Les saints sont des gens qui ont accepté une bonne fois
d'être toujours déroutés: c'est devenu leur
pain quotidien. Si tout est trop bien planifié, si nous
avons tout organisé, si nous nous sentons en sécurité
parce que, dans notre volonté, tout est bien décidé
et bien en place, disons-le franchement, ce n'est pas la route
de la sainteté. La personne qui a des idées ne doit
pas s'y cramponner. Quand on regarde les choses spirituelles d'une
manière humaine, cela veut dire qu'on ne les prend pas
au sérieux. Le thème de la sainteté pourrait
se résumer en peu de mots: Laissons-nous faire, ce qui
veut dire "soyons petits". Ce n'est pas si difficile
à pratiquer; mais c'est très difficile à
comprendre. "Se laisser faire par Dieu", accepter de
regarder le Christ, ce n'est pas banal du tout. Nous ne pouvons
pas non plus éviter de nous tromper de temps en temps.
Le problème n'est pas d'éviter de dérailler
mais d'être toujours assez souples pour que Dieu nous remette
sur les rails en "nous laissant faire" bien entendu.
Nous nous entêtons souvent et c'est la mort. Pourquoi cela
arrive-t-il? Il est dit dans la Parole de Dieu, c'est dû
à l'endurcissement de votre coeur. Le chemin étroit
qui mène à la "vraie vie", à la
sainteté n'est pas si difficile à gravir; il est
difficile à trouver.
Présentons-nous au Christ comme des enfants, des "tout-petits",
qui ne savent rien: qui ont tout à apprendre et à
comprendre. Laissons-le ouvrir nos yeux à la vraie lumière
en nous laissant conduire par l'Esprit-Saint. Dans l'Évangile,
il y a des secrets de sainteté; quelque chose que les hommes
n'osent pas creuser et que le Christ présente clairement.
Ces secrets sont: les Béatitudes, le Royaume des Cieux
et la porte étroite. Voilà des secrets qui donnent
tout un programme de vie, de vraie vie! Dommage, il n'y en a pas
d'autre! L'Évangile est pour "le peuple" et non
pour les intellectuels et c'est en acceptant d'être "peuple"
qu'on peut avec la grâce, se laisser toucher. Si quelqu'un
lit l'Évangile sans être bouleversé par le
Christ, c'est qu'il n'a pas compris. Il est intellectuel et non
"peuple". Vous savez, on ne peut rien faire pour expliquer
l'Évangile qui mène à coup sûr à
la sainteté si l'on n'éprouve rien. Il faut d'abord
vibrer, être remué, secoué, attendri, gagné
au Christ. Le secret de l'Évangile est "pour les petits"

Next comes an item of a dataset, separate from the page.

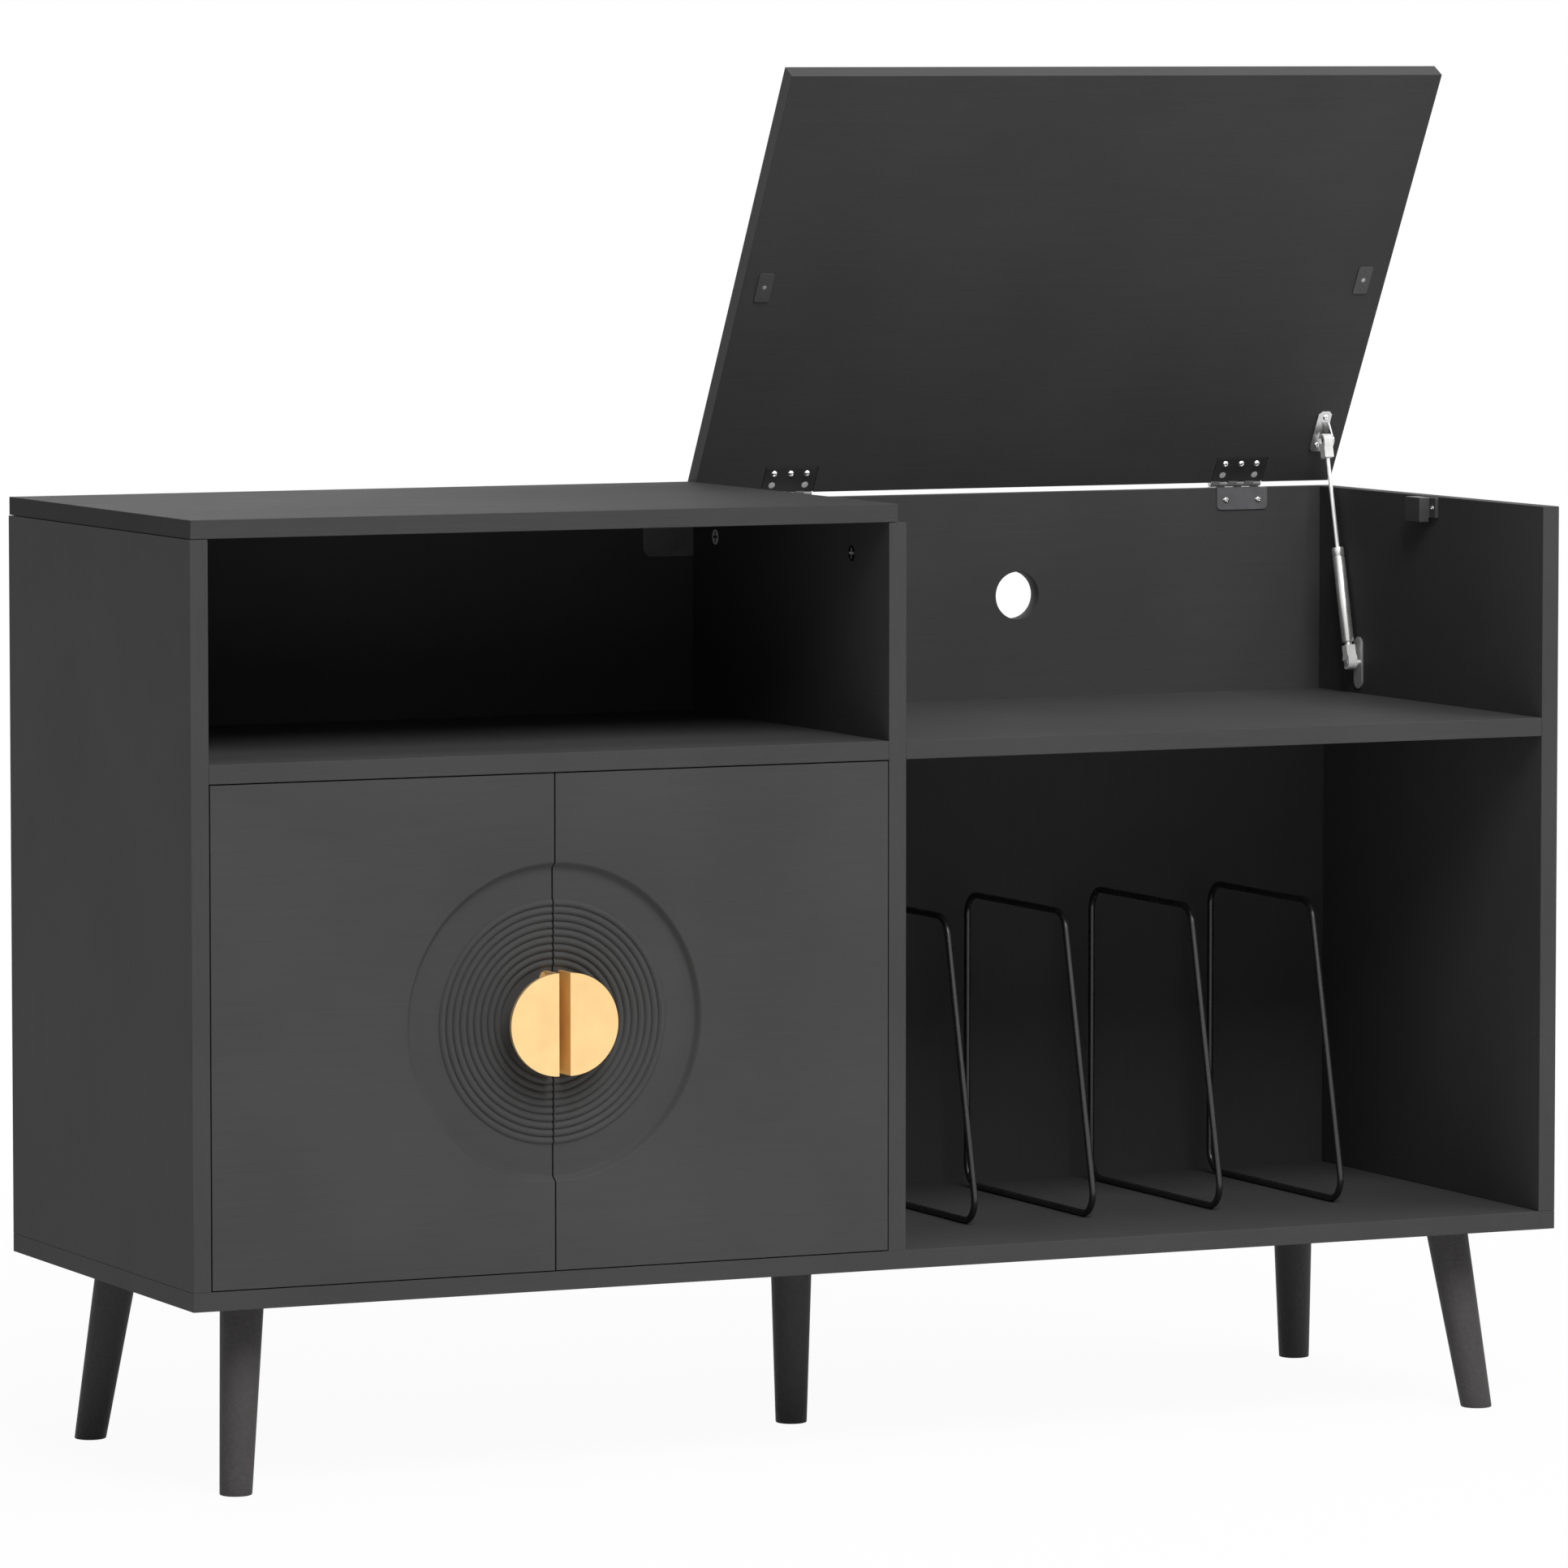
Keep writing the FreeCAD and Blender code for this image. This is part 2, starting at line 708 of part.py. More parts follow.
def knuckle_spans(first):
    """X spans of every other knuckle along the pin, about the hinge's middle."""
    pitch = dim("hinge_width") / dim("knuckle_count")
    start = dim("hinge_width") / -2 + dim("knuckle_gap") / 2
    spans = []
    for number in range(first, int(dim("knuckle_count").value), 2):
        spans.append((start + pitch * number, pitch - dim("knuckle_gap")))
    return spans


def make_lid_board():
    """The lid, recessed for the hinge leaves and cut away round the knuckles."""
    side = dim("lid_side_gap")
    rear = LID_REAR
    front = rear - dim("lid_length")
    play = dim("hinge_play")
    board = box("lid_blank", (side, HALF_WIDTH - side), (front, rear), (LID_UNDER, LID_UNDER + BOARD))
    half = dim("hinge_width") / 2 + play
    tools = []
    for name in ("left", "right"):
        middle = bay_x(name, dim(f"hinge_inset_{name}"))
        x = (middle - half, middle + half)
        y = (rear - dim("lid_leaf_length") - play, rear)
        tools.append(box(f"leaf_recess_{name}", x, y, (LID_UNDER, LID_UNDER + dim("lid_leaf_thickness"))))
        radius = dim("knuckle_radius") + play
        tools.append(rod(f"knuckle_notch_{name}", (1, 0, 0), radius, half * 2, middle - half, 0, 0))
    finish("lid_board", place_on_lid(cut("lid", board, tools)))


def make_lid_leaf(name, middle):
    """The moving leaf of a hinge: a plate let into the lid, rolled into three knuckles."""
    body = new_body(name)
    radius = dim("knuckle_radius")
    thick = dim("lid_leaf_thickness")
    half = dim("hinge_width") / 2
    front = LID_REAR - dim("lid_leaf_length")
    neck = -radius - dim("hinge_play")
    corner = dim("lid_leaf_chamfer")
    plate = [
        (corner - half, front),
        (half - corner, front),
        (half, front + corner),
        (half, neck),
        (-half, neck),
        (-half, front + corner),
    ]
    pad(body, "XY_Plane", LID_UNDER, thick, plate)
    level = LID_UNDER + thick
    meet = ZERO - square_root(radius * radius - level * level)
    barrel = arc_steps(ZERO, ZERO, radius, size_of(-90), slope(level, meet) + 450, KNUCKLE_STEPS)
    roll = [(neck - 1, LID_UNDER)] + barrel + [(neck - 1, level)]
    for start, length in knuckle_spans(0):
        knuckle(body, start, length, roll)
    finish(name, place_on_lid(body, middle))


def make_fixed_leaf(name, middle):
    """The fixed leaf: screwed to the back board, bent over its top and rolled up to the pin."""
    body = new_body(name)
    radius = dim("knuckle_radius")
    thick = dim("back_leaf_thickness")
    half = dim("hinge_width") / 2
    face = BACK_BOARD_FRONT - PIN_Y
    low = STRAP_TOP - dim("back_leaf_height")
    corner = dim("back_leaf_radius")
    plate = [
        (corner - half, low),
        (half - corner, low, half - corner, low + corner, 1),
        (half, low + corner),
        (half, STRAP_TOP),
        (-half, STRAP_TOP),
        (-half, low + corner, corner - half, low + corner, 1),
    ]
    pad(body, "XZ_Plane", -face, thick, plate)
    strap = rectangle((-half, half), (face - thick, radius))
    pad(body, "XY_Plane", STRAP_TOP - thick, thick, strap)
    inner = radius - thick
    meet = ZERO - square_root(radius * radius - inner * inner)
    foot = STRAP_TOP - thick
    barrel = arc_steps(ZERO, ZERO, radius, ZERO, slope(meet, inner) + 360, KNUCKLE_STEPS)
    roll = [(radius, foot)] + barrel + [(inner, foot)]
    for start, length in knuckle_spans(1):
        knuckle(body, start, length, roll)
    finish(name, place(body, middle, PIN_Y, PIN_Z))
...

qui accueillent, qui veulent et qui se laissent faire. "Le
Royaume des Cieux est pour les petits", dit Jésus.
Les apôtres furent enseignés par le Christ, les saints
et nous-mêmes, par l'Église, ce qui est exactement
la même chose. Tout l'enseignement du Christ repose sur
son grand commandement: aimer. Aimer, c'est d'abord être
attiré, séduit, captivé. Il faut céder
de tout de coeur à cette séduction, à cet
attrait, "se laisser faire" pour que s'épanouisse
notre bonheur en Dieu à travers le Béatitudes, chemin
de sainteté, l'idéal de cette réalité
nous est laissé par le Christ lui-même: "Je
veux que vous ayez la joie en plénitude". Examinons
notre coeur pour voir que souvent nous perdons la joie, la joie
intérieure. Si nous la perdons, c'est que nous retournons
à nous-mêmes, à nos misères au lieu
de rester le regard fixé sur le Christ qui permet ces événements
pour nous grandir et nous épanouir dans la foi. C'est le
combat spirituel vers la sainteté. Encore une fois, il
faut "laisser faire" la grâce qui est une puissance
extraordinaire qui pousse à se donner à Dieu. Et
ce qui nous attend ce n'est pas l'immortalité, c'est l'éternité.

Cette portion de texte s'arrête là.